The Every Student Succeeds Act: Accountability for Schools with Low Graduation Rates

The Every Student Succeeds Act (ESSA) comprehensively reauthorized the Elementary and Secondary Education Act of 1965 (ESEA). Among other changes, the ESSA amended federal K-12 educational accountability requirements for states and local educational agencies (LEAs) receiving ESEA funds, including those regarding the identification, support, and improvement of high schools with low graduation rates.

In addition to new accountability rules, the ESSA provided the first definition of the high school graduation rate in federal education law. States and LEAs have been reporting their rates using the same definition, originally laid out in 2008 regulations, since the 2010-2011 school year.

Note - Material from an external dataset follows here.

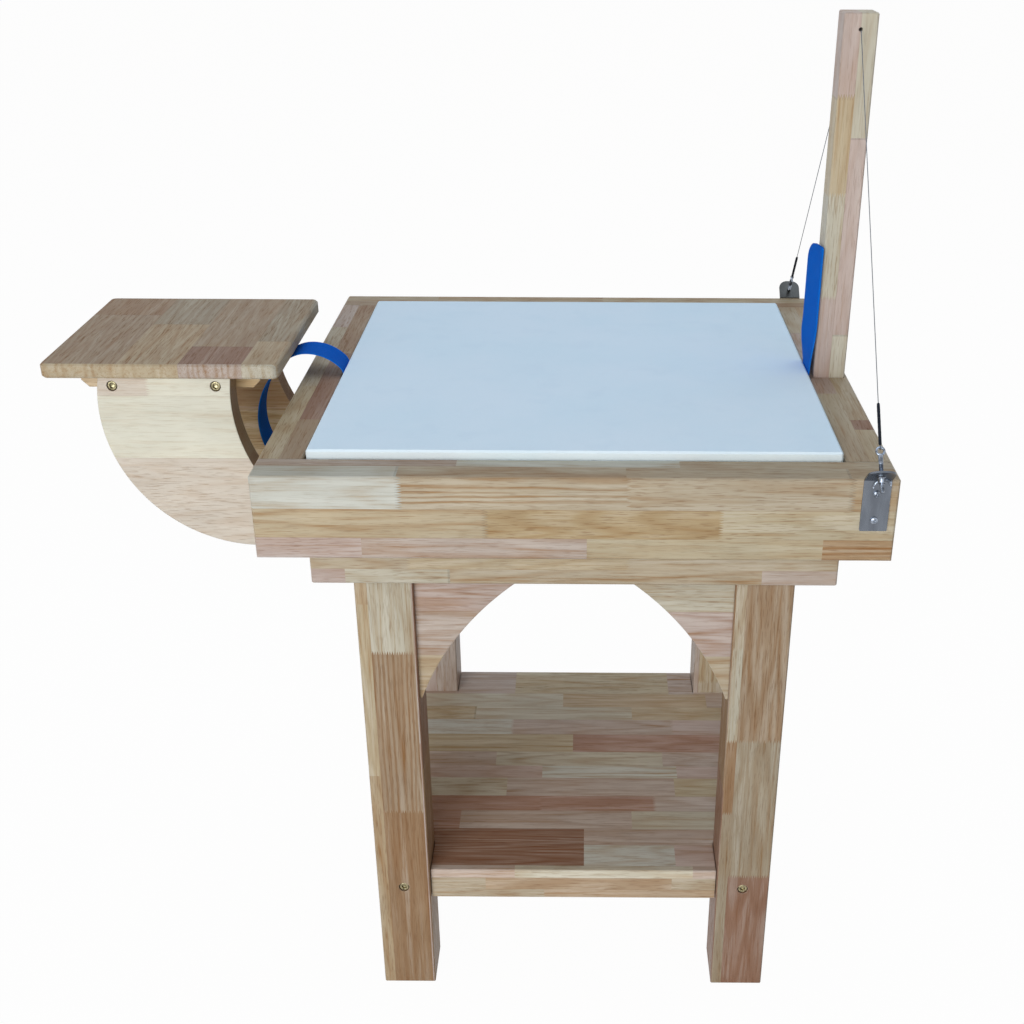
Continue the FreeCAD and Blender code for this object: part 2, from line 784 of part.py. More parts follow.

The national graduation rate for the Class of 2016 was 84.1%—the highest rate recorded using the new methodology. The graduation rate for the Class of 2011 was 79.0%. This national-level improvement has been accompanied by improvements in nearly every state and across all reported groups of students, including all racial and ethnic subgroups, low-income students, English learners, and students with disabilities. Still, graduation rate gaps persist among several student subgroups.

At the state level, 27 states were above the national average in 2016 and 23 were below. Three states graduated fewer than 75% of their students, nine states graduated 75%-79.9%, eleven states graduated 80%-84.9%, seventeen states graduated 85%-87.9%, and ten states graduated 88% or more.

Importantly for ESSA accountability implementation, analysis of 2014-2015 school-level data reveals that as many as 16% of high schools may fail to graduate at least one-third of their students. Thus, there are potentially thousands of high schools nationwide that may be identified for intervention in the coming years.

The Every Student Succeeds Act: Accountability for Schools with Low Graduation Rates

Updated March 14, 2018 (R44700)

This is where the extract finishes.